Bake in the oven until just golden, about 4 minutes per side. Cool before serving.
Use to dip into the hummus. Makes 20 chips.
Cuban Black Bean Hummus (instead of the traditional chickpeas)
1 (15-ounce) can black beans, drained and rinsed
2 Tablespoons tahini (sesame seed paste)
1 clove of garlic, chopped
2 Tablespoons lime/lemon juice
2 Tablespoons cold water
1⁄2 teaspoon ground cumin
1⁄8 teaspoon cayenne pepper or 1 teaspoon hot sauce (optional)
4 Tablespoons chopped fresh cilantro or parsley (optional)
Put all the ingredients in the bowl of the food processor fitted with a steel blade and process until smooth. Now taste it. Does it need more lime or lemon juice? More salt or spice? If so, add it and taste again.
Using the spatula, scoop the dip into the serving bowl or lidded container.
Serve right away, or cover and refrigerate up to five days. Makes 8 servings.
Lemon Hummus (Note: requires use of a food processor and parent supervision)
1 can (16-ounce) chickpeas, drained and rinsed
1 clove of garlic, peeled
2 Tablespoons olive oil
¼ cup lemon juice (or juice of one lemon plus zest)
3 Tablespoons cold water
1⁄2 teaspoon salt
1⁄4 teaspoon black pepper
Put the steel blade in the food processor. Add the chickpeas and garlic, and turn the processor on. Process until the beans start to break apart and the garlic gets chopped.
Add the oil and lemon juice, and process again. Add the water, 1 Tablespoon at a time, until the hummus reaches the consistency you prefer. Add the salt and pepper, and process until completely smooth.
Cover and refrigerate at least 1 hour and up to three days. Makes 1 cup.
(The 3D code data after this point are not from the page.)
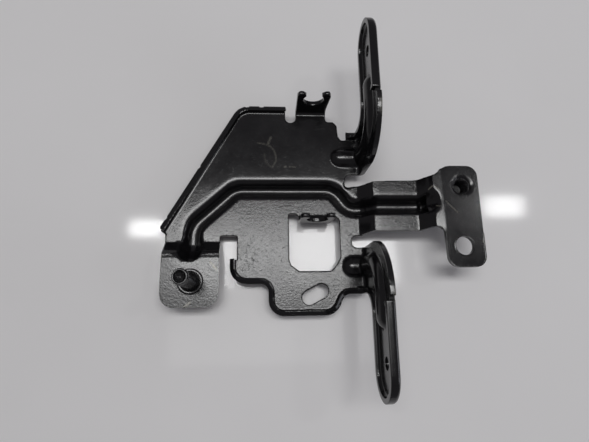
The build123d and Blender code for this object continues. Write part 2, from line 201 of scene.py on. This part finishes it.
def near_line(co, pts, dims=(0, 1)):
    """Distance in mm from each vertex to a polyline, measured in the given axes."""
    p = co[:, dims] * 1000.0
    best = np.full(len(p), 1e9)
    for a, b in zip(pts[:-1], pts[1:]):
        a, b = np.array(a, float), np.array(b, float)
        d = b - a
        t = np.clip(((p - a) @ d) / max(d @ d, 1e-9), 0, 1)
        best = np.minimum(best, np.linalg.norm(p - a - t[:, None] * d, axis=1))
    return best


def side_of_line(co, pts):
    """+1 to the left of a polyline walked from start to end, -1 to its right."""
    p = co[:, :2] * 1000.0
    best = np.full(len(p), 1e9)
    side = np.zeros(len(p))
    for a, b in zip(pts[:-1], pts[1:]):
        a, b = np.array(a, float), np.array(b, float)
        d = b - a
        t = np.clip(((p - a) @ d) / max(d @ d, 1e-9), 0, 1)
        dist = np.linalg.norm(p - a - t[:, None] * d, axis=1)
        near = dist < best
        cross = d[0] * (p[:, 1] - a[1]) - d[1] * (p[:, 0] - a[0])
        side = np.where(near, np.sign(cross), side)
        best = np.where(near, dist, best)
    return side


def nearest_offset(co, pts):
    """Plan vector from the nearest point of a polyline to each vertex, and its length, in mm."""
    p = co[:, :2] * 1000.0
    best = np.full(len(p), 1e9)
    off = np.zeros((len(p), 2))
    for a, b in zip(pts[:-1], pts[1:]):
        a, b = np.array(a, float), np.array(b, float)
        d = b - a
        t = np.clip(((p - a) @ d) / max(d @ d, 1e-9), 0, 1)
        q = p - a - t[:, None] * d
        dist = np.linalg.norm(q, axis=1)
        near = dist < best
        off[near] = q[near]
        best = np.where(near, dist, best)
    return off, best


def fade(dist, full, none):
    t = np.clip((none - dist) / (none - full), 0, 1)
    return t * t * (3 - 2 * t)


def relax(co, ed, weight, rounds, step=0.6, inflate=0.5):
    """Laplacian smoothing; each vertex moves by its own weight. A little inflation keeps the volume."""
    n = len(co)
    deg = np.bincount(ed.ravel(), minlength=n).astype(float)[:, None]
    w = weight[:, None]
    for _ in range(rounds):
        for k in (step, -step * inflate) if inflate else (step,):
            total = np.zeros_like(co)
            for c in range(3):
                total[:, c] = (np.bincount(ed[:, 0], weights=co[ed[:, 1], c], minlength=n)
                               + np.bincount(ed[:, 1], weights=co[ed[:, 0], c], minlength=n))
            co += k * w * (total / deg - co)
    return co


def remeshed(src, name, voxel):
    ob = bpy.data.objects.new(name, src.data.copy())
    scene.collection.objects.link(ob)
    mod = ob.modifiers.new("remesh", "REMESH")
    mod.mode = "VOXEL"
    mod.voxel_size = voxel
    mod.adaptivity = 0.0
    bpy.context.view_layer.update()
    me = bpy.data.meshes.new_from_object(ob.evaluated_get(bpy.context.evaluated_depsgraph_get()))
    old = ob.data
    ob.modifiers.clear()
    ob.data = me
    bpy.data.meshes.remove(old)
    return ob


CHANNEL = [(-53.1, -22.0), (-53.1, -9.5), (-51.5, -5.0), (-37.4, 7.6), (-32.5, 9.6), (5.0, 9.6), (9.0, 7.5), (13.0, 1.9),
           (17.0, 1.0), (47.5, 1.0)]
BEAD_RUNS = [[(14, s * 24.2, 7), (19.5, s * 24.2, 7), (19.5, s * 24.2, 19), (19.5, s * 28.0, 28.5), (19.5, s * 37.0, 32),
              (19.5, s * 46.0, 32)] for s in (1, -1)]
FLANGE_LINES = [
    [(-64.8, -9.4), (-33.2, 44.6), (-31.0, 45.6), (-14.0, 45.6)],
    [(-35.3, -21.0), (-35.3, -25.0), (-34.0, -27.8), (-31.0, -29.2), (-24.5, -29.2), (-21.4, -30.2), (-19.6, -33.0),
     (-19.4, -38.0), (-17.6, -41.4), (-14.5, -42.3), (1.5, -42.3), (5.0, -40.6), (8.3, -34.4), (10.5, -33.8), (19.2, -33.8)],
    [(15.4, 33.8), (19.2, 33.8)],
]

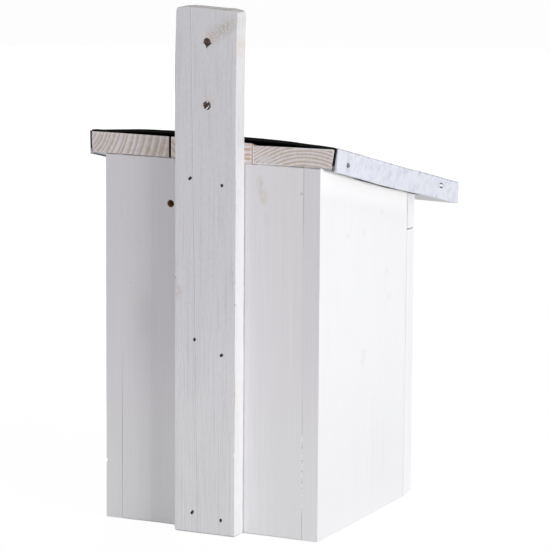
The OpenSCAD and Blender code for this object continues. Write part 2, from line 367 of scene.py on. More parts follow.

Parmesan Yogurt Dip with Veggies
2 cups plain, low-fat Greek yogurt
1 small clove of garlic, peeled and minced
3 ½ Tablespoons lemon juice (or juice and grated zest of 1 small scrubbed lemon)
1⁄2 cup grated Parmesan cheese
salt and pepper
1 bag each: baby carrots and celery sticks (or other vegetables)
Put the yogurt, garlic, lemon juice and Parmesan cheese in a bowl and mix well. Add salt and pepper to taste. Cover and refrigerate at least 1 hour and up to three days. Makes 8 servings.